Choosing a Graduate Program

Choosing a Graduate Program

As an undergraduate student, choosing a graduate program could be difficult. A major problem is that most undergraduate majors, no matter how specific you think they are, are still very broad. On the other hand, to apply for a graduate school, you’d have to know what you want to study: the specific field, the subtopic of that field, and the subtopic of that subtopic for your research in graduate school. Speaking from experience, this first step was very hectic and confusing for me. I believe that there must be other students out there who are also about to experience the same thing. Here, I’m going to share the useful tips and steps that I found very helpful. Hope it will help you all too!

#1.  Know yourself

I know this sounds cliche. But, this is the first thing that you have to figure out.
Ask yourself: What’s your major now? Do you want to continue studying the field?


Then ask yourself again: Is there a thing or two that interest you in the field? The answer to this question will vary between people, but generally, these are what you get:

  1. 1-3 interests namely (a), (b) and (c).
    If this is your answer, then, it’s great! You’re ready to go to the next step :)
  2. I have… 1,2…, 6 interests in the same field.
    This is tricky, but the good thing is, they are all in the same field!
    So, what you need to do is compare and rank your interests. Try to see which one of those options appeals you the most, and try to imagine yourself doing it for the next ten to fifteen years. If you can’t imagine yourself doing that, then the field isn’t for you. I’m not saying that what you choose for graduate school will decide your entire future, but it will constrain your future opportunities and choices to some extent. Take your time to rank your interests and priorities, and when you’re done, you can go to step #2.
  3. I have a few interests in different fields….
    That’s absolutely fine as well! There are some programs in the US that are interdisciplinary, and there are some schools whose departments allow for collaborations between different departments. My current neuroscience program at UC San Diego, for example,  allows researchers from the cognitive science, neuroscience, linguistic, psychology, music, and computer science departments to take classes together and collaborate in research together. There are other programs like this in other universities too! You just have to find it.

No, I want to switch field.


That’s fine. Once you know what that other field is, you can use the step 1-3 above to help you identify your topics of interest. But, I’d recommend you to gain experiences in that future fields of yours before applying for graduate school. First, it will help you know the field more in depth, second, it’s always better to know something before you jump into it, right? Because you’ll spend the next 2-6 years in that field, which can be either amazing or miserable.

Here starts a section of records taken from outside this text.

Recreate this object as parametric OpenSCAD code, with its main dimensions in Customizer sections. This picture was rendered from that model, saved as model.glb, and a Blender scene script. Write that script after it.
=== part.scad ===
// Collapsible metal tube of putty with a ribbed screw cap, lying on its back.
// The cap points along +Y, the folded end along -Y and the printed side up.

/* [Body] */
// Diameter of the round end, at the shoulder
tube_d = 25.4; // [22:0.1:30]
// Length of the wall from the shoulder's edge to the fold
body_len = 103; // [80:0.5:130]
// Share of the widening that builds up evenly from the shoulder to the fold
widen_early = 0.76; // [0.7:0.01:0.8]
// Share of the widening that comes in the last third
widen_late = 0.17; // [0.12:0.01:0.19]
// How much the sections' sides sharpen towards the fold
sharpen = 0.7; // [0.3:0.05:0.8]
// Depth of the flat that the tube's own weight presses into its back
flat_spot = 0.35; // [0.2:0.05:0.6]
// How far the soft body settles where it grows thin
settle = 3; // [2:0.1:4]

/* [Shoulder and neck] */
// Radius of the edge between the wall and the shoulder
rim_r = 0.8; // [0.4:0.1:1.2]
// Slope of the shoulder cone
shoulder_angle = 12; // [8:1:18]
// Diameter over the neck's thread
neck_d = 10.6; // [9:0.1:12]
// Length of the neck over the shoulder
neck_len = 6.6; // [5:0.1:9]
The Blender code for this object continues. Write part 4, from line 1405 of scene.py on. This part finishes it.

#2. Know where your interest fall into

Now that you’ve identified no #1, you’d have to find out where that interests fall into the category of your major. Some people might say it’s easy, but it’s actually not. When you’re in the process of applying for graduate school, you’ll realized how many more options of majors there actually are. Do a lot of research and read some articles in websites like Indonesia Mengglobal. More importantly, ask other people!

#3. Ask Questions!

I especially turn this into another step because this part is very important. Doing research on your own will only be enough to some extent. Let’s take a basketball fanatic as an example. You might be able to know all the different rules that the game has and understand what the players do on the field. But you’ll never know how it feels to dunk yourself because you’re not a player. Asking people who are already in the field will give you some insider’s trick that you won’t know as an outsider.

  1. Ask your professor/researchers/post-doctorate fellow!
    This should be the first person you have to find. Because not only did they go through the same process, they are also already much ahead from you in their career. This means that they’d give you an opinion that’s very useful in the long term. Further, they’ll know more in depth about the field that you want to study because they are the part of that field. One last thing, ask those who are in the field that you want to apply to. People from other field might have gone through the same graduate application process, BUT, they won’t know the details that are only relevant for your field. Asking them is like asking a football player how to play badminton. Both might be athletes, but they are different.
  2. Ask a graduate student of that field!
    There’s nothing more to describe here, but asking a graduate student is the way to go as well.

#3.  Ask…more…
After you chose your intended field of study, now it’s time to know what kinds of training do you want to get. Do you want a practical, research based, theoretical, or other specific kinds of training? There’s no other way than to ask questions to them.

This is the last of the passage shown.